Within this complex, the sarcophagus is not simply present. The transition toward it occurs sequentially: first the recognition of the building as a whole, then a gradual reorientation that brings the sarcophagus into prominence as the operative center. It is erected and staged. This distinction is essential. The staging does not appear ad hoc or improvisational. It conveys the sense of an established workflow already in motion, into which the the observer is integrated rather than from which decisions are being actively negotiated. To be erected implies that the object has been set in place deliberately, established as an apparatus rather than discovered as an artifact. To be staged implies positioning within a larger layout, oriented relative to other features of the complex. The sarcophagus is not randomly located; it is situated with reference to a gradient described as proximity to a source. Certain areas of the structure are nearer to this source, others farther. This gradient is not experienced as a visual beacon or localized radiance, but as an implicit ordering of function and orientation within the complex. Proximity is registered operationally rather than sensorially, as a difference in role and relevance rather than distance from a luminous object. The staging of the sarcophagus within this gradient establishes it as an operative center rather than a passive container.

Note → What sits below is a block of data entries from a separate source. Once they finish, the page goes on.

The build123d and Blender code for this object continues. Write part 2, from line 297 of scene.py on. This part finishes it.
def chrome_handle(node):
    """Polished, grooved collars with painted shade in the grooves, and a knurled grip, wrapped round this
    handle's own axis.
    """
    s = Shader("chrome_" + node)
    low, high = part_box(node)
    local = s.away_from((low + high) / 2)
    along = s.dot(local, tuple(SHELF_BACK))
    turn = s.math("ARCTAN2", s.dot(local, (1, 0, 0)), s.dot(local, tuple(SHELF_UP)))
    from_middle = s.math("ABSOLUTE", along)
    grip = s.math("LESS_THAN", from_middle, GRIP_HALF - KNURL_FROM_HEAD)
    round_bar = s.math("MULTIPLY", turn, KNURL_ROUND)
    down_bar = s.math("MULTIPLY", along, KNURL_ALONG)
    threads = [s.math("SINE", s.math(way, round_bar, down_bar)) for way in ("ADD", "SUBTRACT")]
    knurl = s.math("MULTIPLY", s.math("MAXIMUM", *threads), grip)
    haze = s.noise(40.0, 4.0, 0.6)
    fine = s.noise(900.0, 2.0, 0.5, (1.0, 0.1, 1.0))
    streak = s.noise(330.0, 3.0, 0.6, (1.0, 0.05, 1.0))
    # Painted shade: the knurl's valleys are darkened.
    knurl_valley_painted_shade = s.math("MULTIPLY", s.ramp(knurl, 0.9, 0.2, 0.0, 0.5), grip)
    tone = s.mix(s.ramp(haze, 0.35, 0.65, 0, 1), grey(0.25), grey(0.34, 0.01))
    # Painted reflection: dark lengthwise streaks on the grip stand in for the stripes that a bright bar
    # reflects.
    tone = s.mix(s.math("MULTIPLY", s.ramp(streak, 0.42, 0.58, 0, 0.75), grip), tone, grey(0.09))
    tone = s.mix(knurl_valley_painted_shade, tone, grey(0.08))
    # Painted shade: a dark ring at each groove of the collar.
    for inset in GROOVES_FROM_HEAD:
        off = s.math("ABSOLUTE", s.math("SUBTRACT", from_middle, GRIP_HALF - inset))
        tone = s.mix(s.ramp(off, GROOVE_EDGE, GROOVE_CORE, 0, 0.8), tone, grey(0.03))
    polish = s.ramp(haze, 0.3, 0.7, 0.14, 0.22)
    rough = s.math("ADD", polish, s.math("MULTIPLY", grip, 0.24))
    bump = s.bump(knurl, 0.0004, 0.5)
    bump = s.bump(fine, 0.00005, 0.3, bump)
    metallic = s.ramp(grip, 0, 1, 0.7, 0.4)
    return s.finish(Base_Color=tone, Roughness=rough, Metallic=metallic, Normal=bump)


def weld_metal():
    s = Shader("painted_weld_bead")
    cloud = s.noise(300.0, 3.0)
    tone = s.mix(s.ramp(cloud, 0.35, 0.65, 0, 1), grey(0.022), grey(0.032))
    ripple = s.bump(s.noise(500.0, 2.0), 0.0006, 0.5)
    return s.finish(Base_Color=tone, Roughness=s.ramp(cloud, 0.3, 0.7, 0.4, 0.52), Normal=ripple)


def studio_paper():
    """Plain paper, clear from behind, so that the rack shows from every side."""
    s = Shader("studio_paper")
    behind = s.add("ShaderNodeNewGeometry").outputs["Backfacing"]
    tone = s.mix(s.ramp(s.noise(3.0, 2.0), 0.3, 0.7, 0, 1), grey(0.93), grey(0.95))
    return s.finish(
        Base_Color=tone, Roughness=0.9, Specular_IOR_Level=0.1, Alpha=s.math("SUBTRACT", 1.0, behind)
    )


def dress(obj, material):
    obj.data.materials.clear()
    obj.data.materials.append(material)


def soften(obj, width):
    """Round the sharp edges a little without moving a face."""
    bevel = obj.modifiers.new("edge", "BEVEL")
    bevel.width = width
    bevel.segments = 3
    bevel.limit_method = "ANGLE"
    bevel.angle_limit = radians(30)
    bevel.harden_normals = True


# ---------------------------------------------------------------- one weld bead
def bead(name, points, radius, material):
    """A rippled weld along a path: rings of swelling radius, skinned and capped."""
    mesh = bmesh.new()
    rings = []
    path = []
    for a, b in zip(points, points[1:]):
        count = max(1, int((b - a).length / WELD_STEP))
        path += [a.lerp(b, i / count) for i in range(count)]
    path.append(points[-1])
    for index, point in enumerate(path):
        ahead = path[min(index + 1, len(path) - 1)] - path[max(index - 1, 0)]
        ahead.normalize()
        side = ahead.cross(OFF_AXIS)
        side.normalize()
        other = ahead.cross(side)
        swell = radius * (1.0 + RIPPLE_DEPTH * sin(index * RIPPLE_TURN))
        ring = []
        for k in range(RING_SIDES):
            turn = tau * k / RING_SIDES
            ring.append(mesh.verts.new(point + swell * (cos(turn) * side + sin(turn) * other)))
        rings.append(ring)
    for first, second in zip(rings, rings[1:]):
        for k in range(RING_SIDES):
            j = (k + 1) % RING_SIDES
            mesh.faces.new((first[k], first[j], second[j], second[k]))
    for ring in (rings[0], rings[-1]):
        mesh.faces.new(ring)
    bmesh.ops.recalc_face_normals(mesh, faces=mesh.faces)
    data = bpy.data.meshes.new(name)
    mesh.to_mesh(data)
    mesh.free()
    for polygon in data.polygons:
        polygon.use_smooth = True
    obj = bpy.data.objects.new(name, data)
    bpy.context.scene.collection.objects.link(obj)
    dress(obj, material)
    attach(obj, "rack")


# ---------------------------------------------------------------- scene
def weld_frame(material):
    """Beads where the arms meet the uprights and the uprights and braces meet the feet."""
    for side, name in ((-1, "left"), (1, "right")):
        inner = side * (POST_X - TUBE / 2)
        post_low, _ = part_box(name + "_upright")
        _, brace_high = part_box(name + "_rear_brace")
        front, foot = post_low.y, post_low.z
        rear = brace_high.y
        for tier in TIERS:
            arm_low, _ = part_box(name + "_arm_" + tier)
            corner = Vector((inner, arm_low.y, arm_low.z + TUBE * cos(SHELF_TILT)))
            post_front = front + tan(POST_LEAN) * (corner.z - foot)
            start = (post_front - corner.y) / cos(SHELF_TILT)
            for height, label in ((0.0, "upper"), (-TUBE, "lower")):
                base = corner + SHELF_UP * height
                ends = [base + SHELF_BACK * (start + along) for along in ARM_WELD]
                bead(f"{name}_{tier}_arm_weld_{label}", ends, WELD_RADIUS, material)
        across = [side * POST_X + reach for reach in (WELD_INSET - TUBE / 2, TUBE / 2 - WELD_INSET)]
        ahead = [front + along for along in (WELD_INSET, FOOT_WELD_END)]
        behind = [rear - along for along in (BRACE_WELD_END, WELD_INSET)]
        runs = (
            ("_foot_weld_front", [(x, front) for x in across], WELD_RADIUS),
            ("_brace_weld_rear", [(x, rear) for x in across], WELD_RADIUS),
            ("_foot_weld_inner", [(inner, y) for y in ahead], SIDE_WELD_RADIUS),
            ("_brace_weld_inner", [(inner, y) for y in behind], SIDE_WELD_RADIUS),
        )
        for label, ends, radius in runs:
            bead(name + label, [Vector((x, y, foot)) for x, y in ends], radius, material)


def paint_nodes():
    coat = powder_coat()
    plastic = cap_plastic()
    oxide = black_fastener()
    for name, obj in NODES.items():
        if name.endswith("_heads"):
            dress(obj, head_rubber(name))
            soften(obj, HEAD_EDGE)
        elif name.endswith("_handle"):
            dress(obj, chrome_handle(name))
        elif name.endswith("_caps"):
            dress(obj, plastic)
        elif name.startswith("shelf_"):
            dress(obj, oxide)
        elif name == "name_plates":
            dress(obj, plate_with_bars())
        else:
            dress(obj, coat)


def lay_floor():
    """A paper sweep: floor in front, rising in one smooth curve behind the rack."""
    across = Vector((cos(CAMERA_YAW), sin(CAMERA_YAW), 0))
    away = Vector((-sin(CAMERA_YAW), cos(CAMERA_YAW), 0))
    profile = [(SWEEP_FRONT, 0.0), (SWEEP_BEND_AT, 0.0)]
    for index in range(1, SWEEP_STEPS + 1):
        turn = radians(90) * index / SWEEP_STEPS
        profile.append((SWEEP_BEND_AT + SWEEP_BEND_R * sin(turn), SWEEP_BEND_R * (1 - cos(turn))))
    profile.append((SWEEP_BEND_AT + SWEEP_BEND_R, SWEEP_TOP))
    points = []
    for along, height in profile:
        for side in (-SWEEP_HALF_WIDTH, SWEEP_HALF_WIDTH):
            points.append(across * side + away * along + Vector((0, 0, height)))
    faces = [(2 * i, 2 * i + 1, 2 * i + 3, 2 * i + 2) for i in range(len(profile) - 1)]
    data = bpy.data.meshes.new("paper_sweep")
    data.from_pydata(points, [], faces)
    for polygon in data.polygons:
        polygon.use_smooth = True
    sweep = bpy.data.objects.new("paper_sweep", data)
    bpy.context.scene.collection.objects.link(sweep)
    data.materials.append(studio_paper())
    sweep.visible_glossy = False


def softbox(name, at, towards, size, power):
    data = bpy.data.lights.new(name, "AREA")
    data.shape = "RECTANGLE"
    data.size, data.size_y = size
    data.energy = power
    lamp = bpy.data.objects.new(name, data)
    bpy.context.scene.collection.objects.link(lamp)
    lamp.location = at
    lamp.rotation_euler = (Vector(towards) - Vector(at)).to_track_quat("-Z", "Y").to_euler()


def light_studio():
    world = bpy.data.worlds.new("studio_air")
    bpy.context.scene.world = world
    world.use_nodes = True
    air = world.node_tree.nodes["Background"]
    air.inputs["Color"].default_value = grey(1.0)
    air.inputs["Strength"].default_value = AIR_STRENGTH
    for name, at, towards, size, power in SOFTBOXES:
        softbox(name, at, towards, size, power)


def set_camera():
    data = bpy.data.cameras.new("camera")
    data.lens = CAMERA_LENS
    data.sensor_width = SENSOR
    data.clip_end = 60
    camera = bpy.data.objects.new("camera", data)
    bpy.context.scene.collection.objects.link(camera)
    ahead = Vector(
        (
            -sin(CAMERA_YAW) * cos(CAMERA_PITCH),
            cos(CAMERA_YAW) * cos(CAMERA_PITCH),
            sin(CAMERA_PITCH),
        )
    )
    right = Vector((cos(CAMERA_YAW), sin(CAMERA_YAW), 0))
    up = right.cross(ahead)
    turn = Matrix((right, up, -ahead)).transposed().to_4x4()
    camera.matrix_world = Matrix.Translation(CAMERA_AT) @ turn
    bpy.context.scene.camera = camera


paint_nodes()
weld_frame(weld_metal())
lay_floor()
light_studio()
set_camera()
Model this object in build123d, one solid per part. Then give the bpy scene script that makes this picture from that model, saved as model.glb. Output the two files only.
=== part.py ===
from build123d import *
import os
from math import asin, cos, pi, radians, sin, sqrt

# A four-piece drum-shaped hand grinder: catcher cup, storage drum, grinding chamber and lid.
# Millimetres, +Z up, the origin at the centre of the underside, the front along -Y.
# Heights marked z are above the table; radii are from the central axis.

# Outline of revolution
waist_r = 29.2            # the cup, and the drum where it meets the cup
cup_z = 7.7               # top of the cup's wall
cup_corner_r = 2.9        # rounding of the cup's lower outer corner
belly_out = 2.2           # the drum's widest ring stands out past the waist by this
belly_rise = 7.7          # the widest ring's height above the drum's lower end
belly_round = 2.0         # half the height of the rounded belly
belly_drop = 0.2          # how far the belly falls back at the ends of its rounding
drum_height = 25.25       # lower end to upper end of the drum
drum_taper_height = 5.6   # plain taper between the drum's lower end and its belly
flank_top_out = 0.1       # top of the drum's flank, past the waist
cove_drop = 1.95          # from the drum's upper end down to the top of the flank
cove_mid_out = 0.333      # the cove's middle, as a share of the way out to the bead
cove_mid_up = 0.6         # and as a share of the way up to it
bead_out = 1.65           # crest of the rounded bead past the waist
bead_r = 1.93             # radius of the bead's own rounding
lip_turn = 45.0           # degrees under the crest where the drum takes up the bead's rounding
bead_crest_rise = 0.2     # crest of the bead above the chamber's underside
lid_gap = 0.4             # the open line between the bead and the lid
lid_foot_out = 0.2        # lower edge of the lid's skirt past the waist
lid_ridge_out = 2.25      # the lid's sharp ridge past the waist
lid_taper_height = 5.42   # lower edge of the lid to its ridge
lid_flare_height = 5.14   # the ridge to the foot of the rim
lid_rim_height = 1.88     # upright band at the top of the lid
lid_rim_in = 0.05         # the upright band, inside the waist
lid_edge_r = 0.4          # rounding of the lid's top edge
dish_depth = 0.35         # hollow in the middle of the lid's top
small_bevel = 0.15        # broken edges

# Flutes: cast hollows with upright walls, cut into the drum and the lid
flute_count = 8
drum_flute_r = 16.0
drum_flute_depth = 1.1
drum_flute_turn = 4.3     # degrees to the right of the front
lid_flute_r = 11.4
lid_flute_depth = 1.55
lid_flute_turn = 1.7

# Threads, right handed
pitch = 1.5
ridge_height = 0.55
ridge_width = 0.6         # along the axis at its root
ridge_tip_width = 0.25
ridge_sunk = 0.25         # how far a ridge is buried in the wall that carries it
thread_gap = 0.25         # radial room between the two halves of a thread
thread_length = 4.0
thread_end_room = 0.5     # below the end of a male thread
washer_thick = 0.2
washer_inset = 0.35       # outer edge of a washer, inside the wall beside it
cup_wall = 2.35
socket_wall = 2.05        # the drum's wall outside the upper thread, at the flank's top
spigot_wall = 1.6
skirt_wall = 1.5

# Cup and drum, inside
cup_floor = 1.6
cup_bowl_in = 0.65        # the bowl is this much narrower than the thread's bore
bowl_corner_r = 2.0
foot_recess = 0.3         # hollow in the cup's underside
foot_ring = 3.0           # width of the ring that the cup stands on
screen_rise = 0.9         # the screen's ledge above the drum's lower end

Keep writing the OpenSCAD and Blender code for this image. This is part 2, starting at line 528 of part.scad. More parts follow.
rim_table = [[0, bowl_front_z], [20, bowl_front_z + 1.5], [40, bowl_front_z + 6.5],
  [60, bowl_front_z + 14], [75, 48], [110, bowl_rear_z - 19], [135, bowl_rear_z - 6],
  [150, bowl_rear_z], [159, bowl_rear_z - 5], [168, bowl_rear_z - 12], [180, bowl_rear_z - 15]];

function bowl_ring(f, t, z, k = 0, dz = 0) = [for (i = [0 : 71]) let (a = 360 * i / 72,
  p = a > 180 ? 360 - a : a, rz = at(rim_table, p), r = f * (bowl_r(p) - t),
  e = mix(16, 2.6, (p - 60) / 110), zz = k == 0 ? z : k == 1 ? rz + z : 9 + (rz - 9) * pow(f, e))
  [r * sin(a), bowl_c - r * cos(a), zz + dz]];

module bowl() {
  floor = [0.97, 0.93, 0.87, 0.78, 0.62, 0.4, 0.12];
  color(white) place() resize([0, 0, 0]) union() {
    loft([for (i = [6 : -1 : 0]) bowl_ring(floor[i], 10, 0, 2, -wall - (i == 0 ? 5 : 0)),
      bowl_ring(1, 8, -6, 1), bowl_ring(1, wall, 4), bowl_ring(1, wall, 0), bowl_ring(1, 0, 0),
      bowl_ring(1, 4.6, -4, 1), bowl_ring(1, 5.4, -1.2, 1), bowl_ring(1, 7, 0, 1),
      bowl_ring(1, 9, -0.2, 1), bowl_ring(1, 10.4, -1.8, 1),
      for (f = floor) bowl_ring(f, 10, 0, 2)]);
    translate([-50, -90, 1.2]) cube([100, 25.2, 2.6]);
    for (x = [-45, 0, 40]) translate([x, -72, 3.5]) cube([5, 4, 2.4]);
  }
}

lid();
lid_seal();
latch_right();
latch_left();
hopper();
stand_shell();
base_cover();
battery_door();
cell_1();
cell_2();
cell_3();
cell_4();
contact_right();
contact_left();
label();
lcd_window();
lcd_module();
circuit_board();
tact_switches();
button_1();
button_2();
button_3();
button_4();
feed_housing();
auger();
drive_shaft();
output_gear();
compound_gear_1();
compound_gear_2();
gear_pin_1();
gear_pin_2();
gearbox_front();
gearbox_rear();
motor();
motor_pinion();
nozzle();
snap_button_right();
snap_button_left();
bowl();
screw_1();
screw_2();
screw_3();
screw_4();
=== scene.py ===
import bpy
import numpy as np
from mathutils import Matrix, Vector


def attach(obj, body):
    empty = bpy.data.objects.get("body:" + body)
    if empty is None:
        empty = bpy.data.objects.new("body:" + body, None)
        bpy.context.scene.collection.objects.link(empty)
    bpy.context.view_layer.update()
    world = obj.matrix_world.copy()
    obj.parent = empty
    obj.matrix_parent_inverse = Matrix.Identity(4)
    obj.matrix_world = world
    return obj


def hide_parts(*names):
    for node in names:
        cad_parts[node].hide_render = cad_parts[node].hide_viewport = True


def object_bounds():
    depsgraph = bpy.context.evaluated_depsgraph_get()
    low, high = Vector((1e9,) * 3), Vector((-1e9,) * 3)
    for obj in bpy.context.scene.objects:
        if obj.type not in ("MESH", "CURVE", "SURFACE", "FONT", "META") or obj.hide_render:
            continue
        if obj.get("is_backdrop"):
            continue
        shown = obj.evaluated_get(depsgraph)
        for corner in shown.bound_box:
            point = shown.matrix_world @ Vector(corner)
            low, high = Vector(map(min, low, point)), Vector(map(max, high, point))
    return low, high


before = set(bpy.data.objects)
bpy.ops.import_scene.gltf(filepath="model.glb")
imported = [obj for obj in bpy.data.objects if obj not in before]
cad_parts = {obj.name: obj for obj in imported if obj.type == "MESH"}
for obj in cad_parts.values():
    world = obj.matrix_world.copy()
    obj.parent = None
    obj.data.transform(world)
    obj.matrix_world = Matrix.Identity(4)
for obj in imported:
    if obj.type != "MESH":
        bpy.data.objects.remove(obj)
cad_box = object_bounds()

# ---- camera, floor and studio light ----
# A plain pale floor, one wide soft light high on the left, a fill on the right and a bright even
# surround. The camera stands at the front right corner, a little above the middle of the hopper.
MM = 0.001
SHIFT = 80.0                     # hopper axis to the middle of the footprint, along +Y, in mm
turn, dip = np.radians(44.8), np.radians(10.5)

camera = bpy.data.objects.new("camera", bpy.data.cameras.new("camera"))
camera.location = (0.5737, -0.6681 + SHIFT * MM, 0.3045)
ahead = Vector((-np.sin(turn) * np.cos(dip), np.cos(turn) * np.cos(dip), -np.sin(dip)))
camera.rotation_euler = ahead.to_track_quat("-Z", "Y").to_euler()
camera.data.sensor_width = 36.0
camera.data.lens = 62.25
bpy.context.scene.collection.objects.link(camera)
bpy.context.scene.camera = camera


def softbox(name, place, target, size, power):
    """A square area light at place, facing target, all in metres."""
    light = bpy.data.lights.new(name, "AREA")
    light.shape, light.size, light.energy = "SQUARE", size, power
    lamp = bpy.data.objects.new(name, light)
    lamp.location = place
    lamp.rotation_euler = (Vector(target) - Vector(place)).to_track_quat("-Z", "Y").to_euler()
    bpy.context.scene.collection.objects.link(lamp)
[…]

As attention increasingly organizes around the sarcophagus, the function of the surrounding architecture becomes clearer. The temple serves as the housing environment for the operation, providing scale, stability, and containment. The sarcophagus functions as the sealed instrument within that environment. While the building remains vast and internally complex, focus tightens progressively. The larger space does not collapse or vanish; it recedes into a supporting role as the operation moves toward gestation.

Doctrinal Parallels in Late Antique Alchemy

This relationship between temple and vessel closely echoes language found in late antique alchemical literature. Texts attributed to Zosimos of Panopolis repeatedly employ the vocabulary of temples, inner sancta, and chambers as the settings in which transformation occurs. Within these sanctified spaces, a golden vessel or coffer, sometimes referred to as a chrysokibōtion, serves as the locus of coagulation and change. The parallel does not require an assertion of borrowing or influence. It demonstrates that the reported perception aligns with an established symbolic grammar in which architecture and vessel function together as stages of transformation.

In the present material, this alignment is explicitly grounded. The sequence connects the white and gold temple to the erection and staging of the sarcophagus, followed by later phases involving infusion, chromatic transformation, and atmospheric change. The architectural vision supplies concrete scale, spatial detail, and a library dimension that earlier doctrinal summaries leave abstract. The temple is not merely named; it is seen, inhabited, and operational.

The Temple as Noetic Architecture

Taken together, the material resolves into a noetic architecture, understood less as a theory than as a lived environment: a structured, intelligible environment that houses presences, preserves ordered knowledge, and supports a specific transformative operation. Its white and gold substance communicates incorruptibility and clarity rather than decoration. Its immense scale situates the operation within a domain larger than any single instrument, while its precise order prevents dissolution into fantasy. The sarcophagus, once staged within this precinct, becomes the focal point through which the larger environment fulfills its purpose.